RJ: The sounds are awesome and so easy to toggle around between them. I always tell fellow keyboardists who want to get where I am "play simpler, dude! Chicks just don’t wanna hear you shred your scales, sorry!" And this keyboard's set up does exactly that. Just by looking down at it, it's kind of telling you that just a turn to the left here or to press that button there. Basic bare bones. All that memory panel/ LCD screen stuff is for... well, not for me. The mindset behind this new keyboard is the one I try to have all the time. Play good, don’t overplay, listen to the band and your sound fitting right in with it; and look as good as you can doing it. Ha ha ha ha ha. Kinda funny, but true. Laugh all you want, but I’m the bum living in Malibu now!
KORG: Are you using any other Korg instruments these days?

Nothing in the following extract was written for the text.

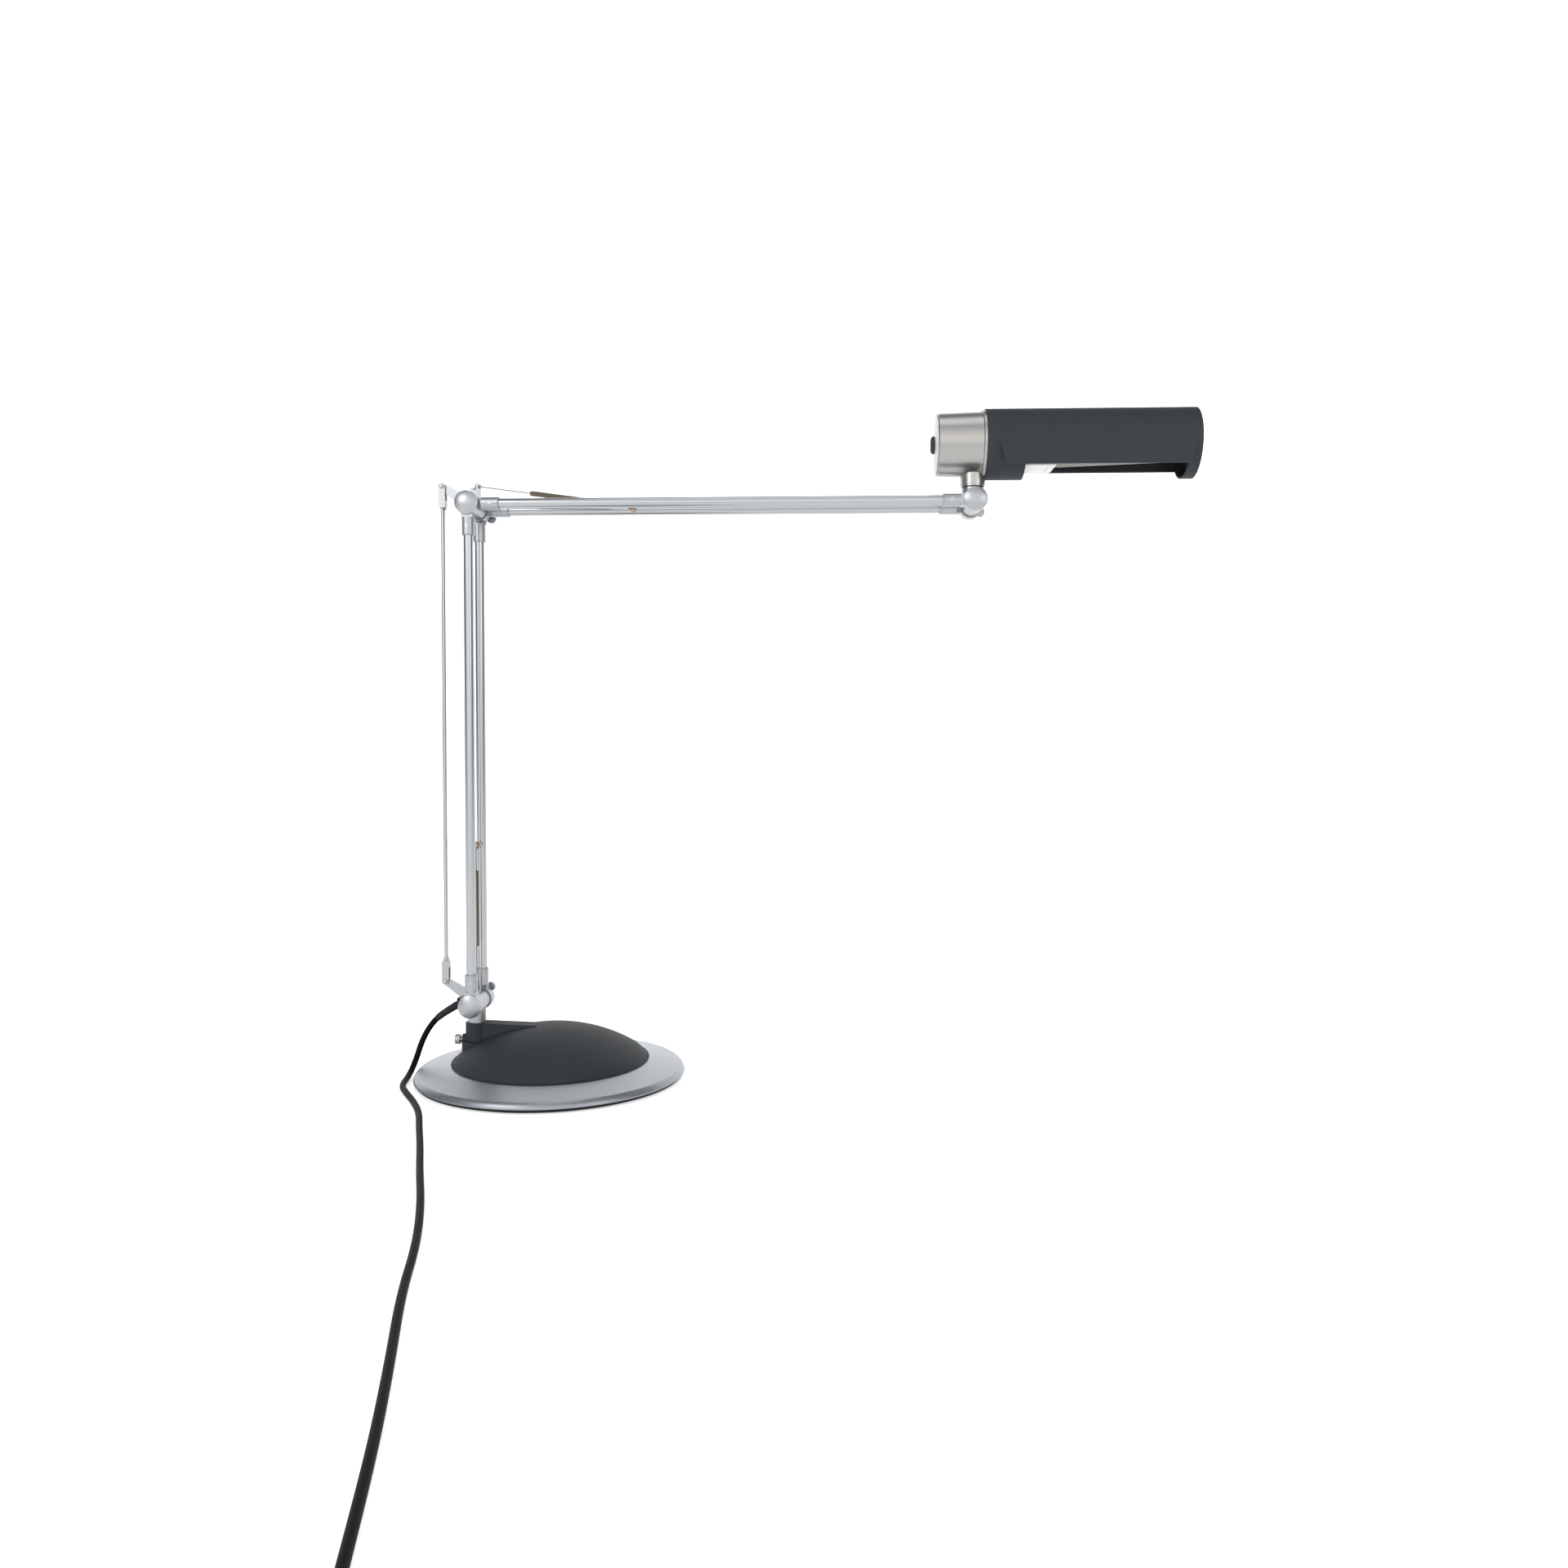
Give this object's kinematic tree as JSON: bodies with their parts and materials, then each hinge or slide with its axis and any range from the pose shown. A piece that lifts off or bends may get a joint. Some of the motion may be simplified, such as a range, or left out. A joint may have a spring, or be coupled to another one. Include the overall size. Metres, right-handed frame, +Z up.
{
  "type": "swing arm desk lamp",
  "caption": "Swing arm desk lamp with a round weighted base, two sprung twin-tube arms and a tubular head that tilts, turns and rolls.",
  "frame": {"origin": "centre of the base's underside, on the table", "axes": "+X along the upper arm at rest, +Z up, -Y is the front"},
  "size_m": [0.6435, 0.8127, 0.5455],
  "materials": {
    "moulding_dark": "fine textured dark grey",
    "ring_silver": "satin silver paint",
    "head_nickel": "satin nickel plate",
    "tube_aluminium": "bright satin, drawn",
    "cap_silver": "smooth silver",
    "steel": "bare satin",
    "spring_steel": "oiled brown grey",
    "rubber_black": "matt",
    "pan_black": "black paint",
    "iron": "as cast",
    "cord_black": "satin black jacket",
    "holder_grey": "light grey moulding",
    "lamp_white": "white coated glass",
    "lamp_base_white": "white moulding",
    "reflector_white": "white paint",
    "button_black": "black moulding"
  },
  "bodies": {
    "base": {"base_pad": "rubber_black", "base_pan": "pan_black", "base_weight": "iron", "base_ring": "ring_silver", "base_cover": "moulding_dark", "pan_screws": "steel", "post_tube": "steel", "mains_cord_floor": "cord_black", "mains_cord_coil": "cord_black", "mains_plug": "cord_black"},
    "clamp_screw": {"thumb_screw": "cap_silver"},
    "swivel": {"base_bracket": "cap_silver", "swivel_spigot": "steel", "lower_pivot_bolt": "steel", "lower_washers": "cap_silver", "lower_pivot_cap": "cap_silver", "cable_gland": "cord_black", "mains_cord_drop": "cord_black"},
    "lower_knob": {"lower_tension_knob": "cap_silver"},
    "lower_arm": {"lower_tubes": "tube_aluminium", "lower_foot_knuckles": "cap_silver", "lower_top_knuckles": "cap_silver", "lower_cross_pin": "steel", "lower_arm_lead": "cord_black", "lower_spring": "spring_steel"},
    "tie_link": {"tie_rod": "tube_aluminium", "tie_rod_forks": "cap_silver", "tie_rod_pins": "steel"},
    "elbow": {"elbow_bracket": "cap_silver", "elbow_pivot_bolt": "steel", "elbow_washers": "cap_silver", "elbow_pivot_cap": "cap_silver", "elbow_hook_screw": "steel"},
    "elbow_knob": {"elbow_tension_knob": "cap_silver"},
    "upper_arm": {"upper_tubes": "tube_aluminium", "upper_elbow_knuckles": "cap_silver", "upper_end_knuckles": "cap_silver", "upper_cross_pin": "steel", "upper_arm_lead": "cord_black", "upper_spring": "spring_steel"},
    "head_bracket": {"head_hinge_block": "head_nickel", "head_pivot_bolt": "steel", "head_washers": "cap_silver", "head_pivot_cap": "cap_silver", "head_lead": "cord_black"},
    "head_knob": {"head_tension_knob": "cap_silver"},
    "head": {"neck_collar": "head_nickel", "lamp_housing": "head_nickel", "housing_end_cap": "head_nickel", "housing_rim": "head_nickel", "switch_body": "holder_grey", "ballast": "iron"},
    "button": {"switch_button": "button_black"},
    "shade_unit": {"shade": "moulding_dark", "shade_end_cap": "moulding_dark", "reflector": "reflector_white", "lamp_holder": "holder_grey", "lamp_base": "lamp_base_white", "lamp_tubes": "lamp_white"}
  },
  "joints": [
    {"name": "clamp_turn", "type": "hinge", "parent": "base", "child": "clamp_screw", "pos_m": [-0.0758, 0, 0.0305], "axis": [1, 0, 0], "range_deg": [-180, 180]},
    {"name": "swivel_turn", "type": "hinge", "parent": "base", "child": "swivel", "pos_m": [-0.062, 0, 0.045], "axis": [0, 0, 1], "range_deg": [-90, 90], "deforming": ["mains_cord_drop"]},
    {"name": "lower_knob_turn", "type": "hinge", "parent": "swivel", "child": "lower_knob", "pos_m": [-0.062, 0, 0.062], "axis": [0, 1, 0], "range_deg": [-180, 180]},
    {"name": "lower_arm_lean", "type": "hinge", "parent": "swivel", "child": "lower_arm", "pos_m": [-0.062, 0, 0.062], "axis": [0, 1, 0], "range_deg": [-20, 50], "deforming": ["lower_spring"]},
    {"name": "tie_link_swing", "type": "hinge", "parent": "swivel", "child": "tie_link", "pos_m": [-0.0877, 0, 0.079], "axis": [0, 1, 0], "range_deg": [-20, 50]},
    {"name": "elbow_level", "type": "hinge", "parent": "lower_arm", "child": "elbow", "pos_m": [-0.062, 0, 0.47], "axis": [0, 1, 0], "range_deg": [-50, 20]},
    {"name": "elbow_knob_turn", "type": "hinge", "parent": "elbow", "child": "elbow_knob", "pos_m": [-0.062, 0, 0.47], "axis": [0, 1, 0], "range_deg": [-180, 180]},
    {"name": "upper_arm_lift", "type": "hinge", "parent": "elbow", "child": "upper_arm", "pos_m": [-0.062, 0, 0.47], "axis": [0, 1, 0], "range_deg": [-45, 20], "deforming": ["upper_spring"]},
    {"name": "head_tilt", "type": "hinge", "parent": "upper_arm", "child": "head_bracket", "pos_m": [0.346, 0, 0.47], "axis": [0, 1, 0], "range_deg": [-20, 90]},
    {"name": "head_knob_turn", "type": "hinge", "parent": "head_bracket", "child": "head_knob", "pos_m": [0.346, 0, 0.47], "axis": [0, 1, 0], "range_deg": [-180, 180]},
    {"name": "head_swivel", "type": "hinge", "parent": "head_bracket", "child": "head", "pos_m": [0.346, 0, 0.4855], "axis": [0, 0, 1], "range_deg": [-90, 90]},
    {"name": "shade_roll", "type": "hinge", "parent": "head", "child": "shade_unit", "pos_m": [0.3525, 0, 0.5175], "axis": [1, 0, 0], "range_deg": [-90, 90]},
    {"name": "switch_press", "type": "slide", "parent": "head", "child": "button", "axis": [1, 0, 0], "range_m": [0, 0.0015], "stiffness_N_per_m": 600, "springref_m": -0.002}
  ],
  "couplings": [
    {"joint": "tie_link_swing", "follows": "lower_arm_lean", "ratio": 1},
    {"joint": "elbow_level", "follows": "lower_arm_lean", "ratio": -1}
  ]
}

RJ: I've had a KORG love affair over the last few years only. Until then I was strictly a vintage guy, so the TRITONS of the world never turned me on (though their Wurlis, etc. were good I hear). It started when I picked up the microKORG to pass time on a flight to Brazil. Imagine me on a dark night flight with my light on above, vocoder rockin', and me singing "do u wanna party tonight" vocoder style! I was hooked man. I have been using that l'il thing as my Moog sounds ever since on countless records.
KORG: Where else have you used the microKORG?
RJ: I even whipped it out in Toronto, when Taylor Hawkins and I did “YYZ” with Geddy [Lee] and Alex [Lifeson] in front of a sold out arena. The final part is where Geddy usually plays some Oberheim thing. I played him a [microKORG] patch at sound check and it sounded huger than g-d. He simply said "wow, I guess I'll play some bass; but I never played bass on that part before, since I normally had to crawl over to the synth."
KORG: Okay, so you love the microKORG; any other Korg gear in the rig?
RJ: I’ve always had a KORG CX-3 as a backup to my [Hammond] B3, or when I can’t get the organ in the door! And I’ve had a love affair with KAOSS pads since they debuted years ago. I still prefer one of those to some Line 6 thingy processor. The accidents alone are worth the price of admission!
Thanks, Rami! We appreciate your time and wish all the best.